Beginning at the first line of the data, print each line exactly, stopping after the line that contains "return np.vstack([line[jump:], line[:jump]])".

**** Data lines

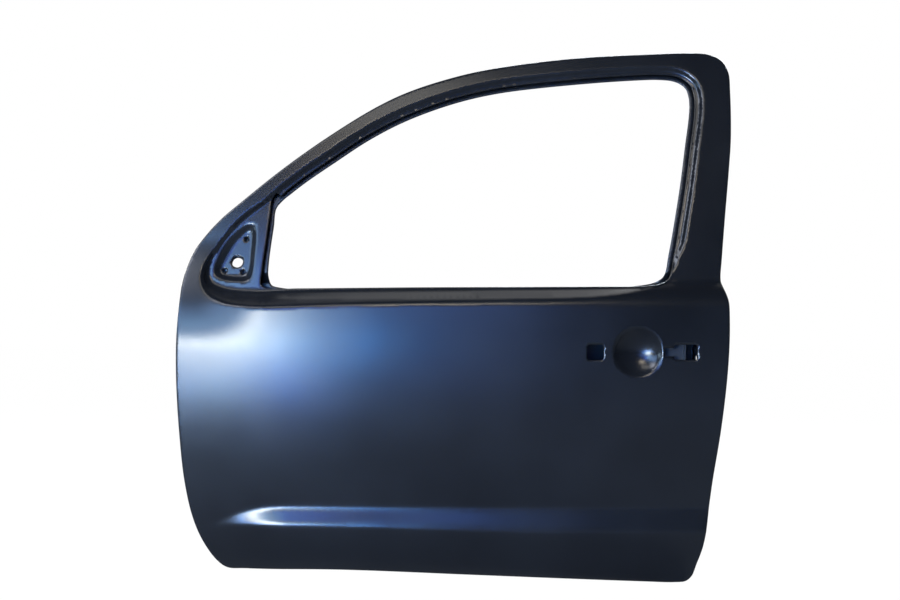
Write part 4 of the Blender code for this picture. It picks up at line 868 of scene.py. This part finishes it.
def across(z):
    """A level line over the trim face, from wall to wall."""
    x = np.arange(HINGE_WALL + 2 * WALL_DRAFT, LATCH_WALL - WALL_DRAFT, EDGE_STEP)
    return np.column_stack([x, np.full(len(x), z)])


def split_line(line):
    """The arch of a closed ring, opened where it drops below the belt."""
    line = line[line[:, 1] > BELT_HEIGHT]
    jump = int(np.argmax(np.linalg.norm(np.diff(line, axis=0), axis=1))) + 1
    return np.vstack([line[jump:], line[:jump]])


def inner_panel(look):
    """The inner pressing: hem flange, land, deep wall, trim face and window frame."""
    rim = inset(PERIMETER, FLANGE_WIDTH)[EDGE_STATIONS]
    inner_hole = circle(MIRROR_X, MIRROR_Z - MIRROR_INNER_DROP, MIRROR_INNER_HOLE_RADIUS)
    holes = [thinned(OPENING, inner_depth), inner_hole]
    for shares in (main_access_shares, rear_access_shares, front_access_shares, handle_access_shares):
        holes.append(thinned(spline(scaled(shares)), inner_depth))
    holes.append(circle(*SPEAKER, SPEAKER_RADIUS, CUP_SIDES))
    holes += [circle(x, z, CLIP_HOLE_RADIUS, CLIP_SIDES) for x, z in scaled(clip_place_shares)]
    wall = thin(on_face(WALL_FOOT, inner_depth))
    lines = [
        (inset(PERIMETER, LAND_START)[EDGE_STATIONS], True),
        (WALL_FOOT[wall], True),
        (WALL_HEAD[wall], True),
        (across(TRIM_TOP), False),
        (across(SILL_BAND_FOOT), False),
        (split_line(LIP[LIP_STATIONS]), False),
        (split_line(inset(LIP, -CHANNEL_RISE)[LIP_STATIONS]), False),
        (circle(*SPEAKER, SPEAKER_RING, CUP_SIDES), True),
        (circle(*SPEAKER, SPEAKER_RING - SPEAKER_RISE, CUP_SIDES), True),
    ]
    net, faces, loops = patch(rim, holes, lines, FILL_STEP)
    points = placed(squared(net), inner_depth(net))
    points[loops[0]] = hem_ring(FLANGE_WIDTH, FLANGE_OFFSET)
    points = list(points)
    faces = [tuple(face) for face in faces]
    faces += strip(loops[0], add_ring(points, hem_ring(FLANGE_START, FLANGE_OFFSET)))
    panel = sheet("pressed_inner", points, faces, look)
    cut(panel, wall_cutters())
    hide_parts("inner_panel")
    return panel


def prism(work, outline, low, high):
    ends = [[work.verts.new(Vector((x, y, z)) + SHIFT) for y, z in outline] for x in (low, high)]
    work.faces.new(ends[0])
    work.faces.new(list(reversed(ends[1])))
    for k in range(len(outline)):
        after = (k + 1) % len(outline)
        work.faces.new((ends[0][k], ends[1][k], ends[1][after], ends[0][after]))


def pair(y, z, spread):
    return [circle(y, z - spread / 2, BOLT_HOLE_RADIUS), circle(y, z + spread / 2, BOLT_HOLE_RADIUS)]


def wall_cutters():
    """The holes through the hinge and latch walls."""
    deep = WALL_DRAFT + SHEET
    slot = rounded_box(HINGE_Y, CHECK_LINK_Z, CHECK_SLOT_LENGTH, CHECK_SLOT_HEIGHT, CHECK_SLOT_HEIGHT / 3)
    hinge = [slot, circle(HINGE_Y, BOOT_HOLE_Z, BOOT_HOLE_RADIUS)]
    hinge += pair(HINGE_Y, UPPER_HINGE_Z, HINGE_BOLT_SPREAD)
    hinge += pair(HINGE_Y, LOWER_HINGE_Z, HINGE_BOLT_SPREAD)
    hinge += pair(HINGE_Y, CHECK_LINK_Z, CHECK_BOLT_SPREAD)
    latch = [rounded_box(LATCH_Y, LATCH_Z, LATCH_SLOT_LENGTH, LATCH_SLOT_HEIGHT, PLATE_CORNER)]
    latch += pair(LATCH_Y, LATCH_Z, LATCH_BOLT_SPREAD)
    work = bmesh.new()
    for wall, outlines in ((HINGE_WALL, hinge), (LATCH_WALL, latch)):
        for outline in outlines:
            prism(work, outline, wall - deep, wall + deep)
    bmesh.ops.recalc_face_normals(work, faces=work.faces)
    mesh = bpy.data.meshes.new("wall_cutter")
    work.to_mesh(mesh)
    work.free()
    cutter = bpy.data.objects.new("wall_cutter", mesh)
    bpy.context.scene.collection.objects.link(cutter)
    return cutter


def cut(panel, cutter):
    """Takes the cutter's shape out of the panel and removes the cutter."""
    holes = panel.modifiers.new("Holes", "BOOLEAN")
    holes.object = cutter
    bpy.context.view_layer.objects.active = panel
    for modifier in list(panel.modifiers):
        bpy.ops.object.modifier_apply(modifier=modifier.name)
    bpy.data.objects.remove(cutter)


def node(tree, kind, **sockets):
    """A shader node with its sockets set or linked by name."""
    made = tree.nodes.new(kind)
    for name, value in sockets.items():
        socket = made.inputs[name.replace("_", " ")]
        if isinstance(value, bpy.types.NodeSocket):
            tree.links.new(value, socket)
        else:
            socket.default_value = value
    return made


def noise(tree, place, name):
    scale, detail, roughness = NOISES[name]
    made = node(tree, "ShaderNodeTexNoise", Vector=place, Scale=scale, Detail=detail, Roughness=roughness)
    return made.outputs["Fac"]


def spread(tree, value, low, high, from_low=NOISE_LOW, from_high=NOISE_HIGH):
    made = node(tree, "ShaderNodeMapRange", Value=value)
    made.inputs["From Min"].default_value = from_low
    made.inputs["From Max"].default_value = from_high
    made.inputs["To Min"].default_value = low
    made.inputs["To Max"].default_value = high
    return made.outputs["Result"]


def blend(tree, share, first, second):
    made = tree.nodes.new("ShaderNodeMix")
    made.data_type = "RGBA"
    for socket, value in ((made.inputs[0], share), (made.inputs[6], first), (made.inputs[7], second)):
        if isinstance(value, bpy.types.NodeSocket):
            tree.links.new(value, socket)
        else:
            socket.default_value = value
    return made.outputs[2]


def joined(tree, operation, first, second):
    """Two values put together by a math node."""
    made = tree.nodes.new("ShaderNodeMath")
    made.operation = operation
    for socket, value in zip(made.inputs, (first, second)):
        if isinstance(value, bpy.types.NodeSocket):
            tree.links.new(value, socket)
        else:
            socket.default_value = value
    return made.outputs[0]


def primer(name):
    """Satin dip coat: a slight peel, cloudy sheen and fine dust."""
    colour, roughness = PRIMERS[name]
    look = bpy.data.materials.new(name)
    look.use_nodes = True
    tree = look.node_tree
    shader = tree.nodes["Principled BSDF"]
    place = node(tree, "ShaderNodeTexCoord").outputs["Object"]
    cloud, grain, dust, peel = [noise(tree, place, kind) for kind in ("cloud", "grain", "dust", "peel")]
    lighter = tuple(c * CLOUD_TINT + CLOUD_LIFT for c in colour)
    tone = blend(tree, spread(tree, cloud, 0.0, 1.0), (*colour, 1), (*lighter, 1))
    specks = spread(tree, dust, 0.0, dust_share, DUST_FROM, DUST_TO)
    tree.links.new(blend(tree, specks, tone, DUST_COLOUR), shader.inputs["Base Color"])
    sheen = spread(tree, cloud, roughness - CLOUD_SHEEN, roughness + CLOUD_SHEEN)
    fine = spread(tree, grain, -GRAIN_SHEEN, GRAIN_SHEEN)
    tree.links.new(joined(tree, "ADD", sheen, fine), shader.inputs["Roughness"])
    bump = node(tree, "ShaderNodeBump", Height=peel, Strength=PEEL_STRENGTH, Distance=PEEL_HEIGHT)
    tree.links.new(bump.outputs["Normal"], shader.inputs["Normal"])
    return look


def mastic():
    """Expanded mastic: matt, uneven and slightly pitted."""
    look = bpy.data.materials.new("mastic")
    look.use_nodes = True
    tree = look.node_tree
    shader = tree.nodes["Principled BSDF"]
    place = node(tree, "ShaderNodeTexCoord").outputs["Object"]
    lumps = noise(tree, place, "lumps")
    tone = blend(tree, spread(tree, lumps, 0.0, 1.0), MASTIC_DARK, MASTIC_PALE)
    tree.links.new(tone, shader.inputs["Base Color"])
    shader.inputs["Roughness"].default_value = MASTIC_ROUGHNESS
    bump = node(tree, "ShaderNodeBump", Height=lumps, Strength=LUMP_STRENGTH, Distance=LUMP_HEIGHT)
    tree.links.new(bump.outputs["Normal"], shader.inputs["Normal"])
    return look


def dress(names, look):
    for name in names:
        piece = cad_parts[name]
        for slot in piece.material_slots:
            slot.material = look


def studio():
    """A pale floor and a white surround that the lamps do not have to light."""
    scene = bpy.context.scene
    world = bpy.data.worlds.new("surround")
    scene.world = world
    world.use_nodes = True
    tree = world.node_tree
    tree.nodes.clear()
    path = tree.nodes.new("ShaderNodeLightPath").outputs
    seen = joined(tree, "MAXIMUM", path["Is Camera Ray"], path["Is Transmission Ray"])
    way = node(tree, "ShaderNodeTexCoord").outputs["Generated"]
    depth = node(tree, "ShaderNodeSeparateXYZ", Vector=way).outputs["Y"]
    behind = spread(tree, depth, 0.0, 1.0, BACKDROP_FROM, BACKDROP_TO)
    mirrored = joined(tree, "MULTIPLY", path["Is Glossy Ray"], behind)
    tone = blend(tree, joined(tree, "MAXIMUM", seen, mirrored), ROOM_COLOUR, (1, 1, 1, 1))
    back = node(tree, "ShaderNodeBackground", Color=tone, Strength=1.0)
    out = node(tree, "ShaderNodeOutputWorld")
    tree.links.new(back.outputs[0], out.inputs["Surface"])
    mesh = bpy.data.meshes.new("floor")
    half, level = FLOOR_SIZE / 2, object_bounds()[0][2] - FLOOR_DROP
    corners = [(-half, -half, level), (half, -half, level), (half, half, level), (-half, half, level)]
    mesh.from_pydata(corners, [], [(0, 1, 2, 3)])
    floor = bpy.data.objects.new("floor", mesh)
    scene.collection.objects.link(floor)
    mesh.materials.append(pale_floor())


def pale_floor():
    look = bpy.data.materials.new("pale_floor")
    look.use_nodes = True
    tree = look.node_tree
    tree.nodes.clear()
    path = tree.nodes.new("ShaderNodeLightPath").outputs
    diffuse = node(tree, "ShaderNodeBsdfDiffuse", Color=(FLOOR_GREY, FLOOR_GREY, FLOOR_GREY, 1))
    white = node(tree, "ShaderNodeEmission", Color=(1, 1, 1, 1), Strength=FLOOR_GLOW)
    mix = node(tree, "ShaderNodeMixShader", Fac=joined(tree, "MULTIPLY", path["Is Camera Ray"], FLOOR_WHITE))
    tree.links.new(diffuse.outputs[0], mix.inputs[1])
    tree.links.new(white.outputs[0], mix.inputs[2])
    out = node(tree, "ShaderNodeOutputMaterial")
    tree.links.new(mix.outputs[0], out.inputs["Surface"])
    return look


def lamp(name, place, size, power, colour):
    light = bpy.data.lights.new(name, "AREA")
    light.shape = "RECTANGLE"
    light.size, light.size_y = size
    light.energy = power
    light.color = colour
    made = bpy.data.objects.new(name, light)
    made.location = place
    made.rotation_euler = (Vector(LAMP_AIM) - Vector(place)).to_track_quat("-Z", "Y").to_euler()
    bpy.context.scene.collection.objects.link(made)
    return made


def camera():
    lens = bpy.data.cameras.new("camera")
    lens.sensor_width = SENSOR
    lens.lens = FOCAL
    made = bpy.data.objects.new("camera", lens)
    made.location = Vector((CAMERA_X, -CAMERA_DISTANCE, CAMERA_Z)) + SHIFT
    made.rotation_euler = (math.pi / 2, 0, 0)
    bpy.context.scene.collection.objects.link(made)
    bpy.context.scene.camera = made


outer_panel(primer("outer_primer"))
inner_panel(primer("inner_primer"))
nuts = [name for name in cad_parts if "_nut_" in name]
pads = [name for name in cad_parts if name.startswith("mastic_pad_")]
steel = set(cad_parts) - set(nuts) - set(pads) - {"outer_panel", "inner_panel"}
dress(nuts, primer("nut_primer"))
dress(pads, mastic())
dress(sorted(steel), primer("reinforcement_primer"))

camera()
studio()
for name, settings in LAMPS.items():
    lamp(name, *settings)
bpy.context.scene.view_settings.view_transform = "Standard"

********

### Output of the exercise
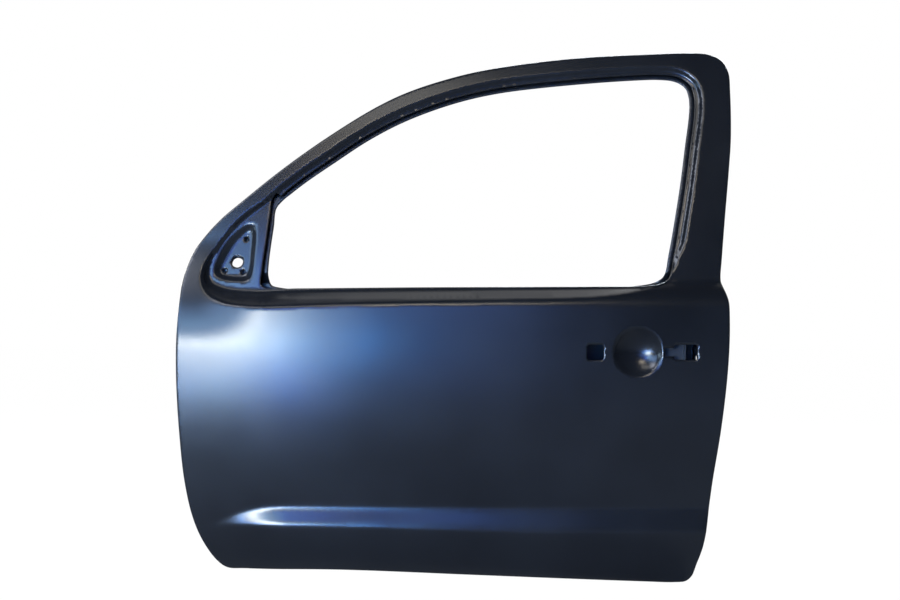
Write part 4 of the Blender code for this picture. It picks up at line 868 of scene.py. This part finishes it.
def across(z):
    """A level line over the trim face, from wall to wall."""
    x = np.arange(HINGE_WALL + 2 * WALL_DRAFT, LATCH_WALL - WALL_DRAFT, EDGE_STEP)
    return np.column_stack([x, np.full(len(x), z)])


def split_line(line):
    """The arch of a closed ring, opened where it drops below the belt."""
    line = line[line[:, 1] > BELT_HEIGHT]
    jump = int(np.argmax(np.linalg.norm(np.diff(line, axis=0), axis=1))) + 1
    return np.vstack([line[jump:], line[:jump]])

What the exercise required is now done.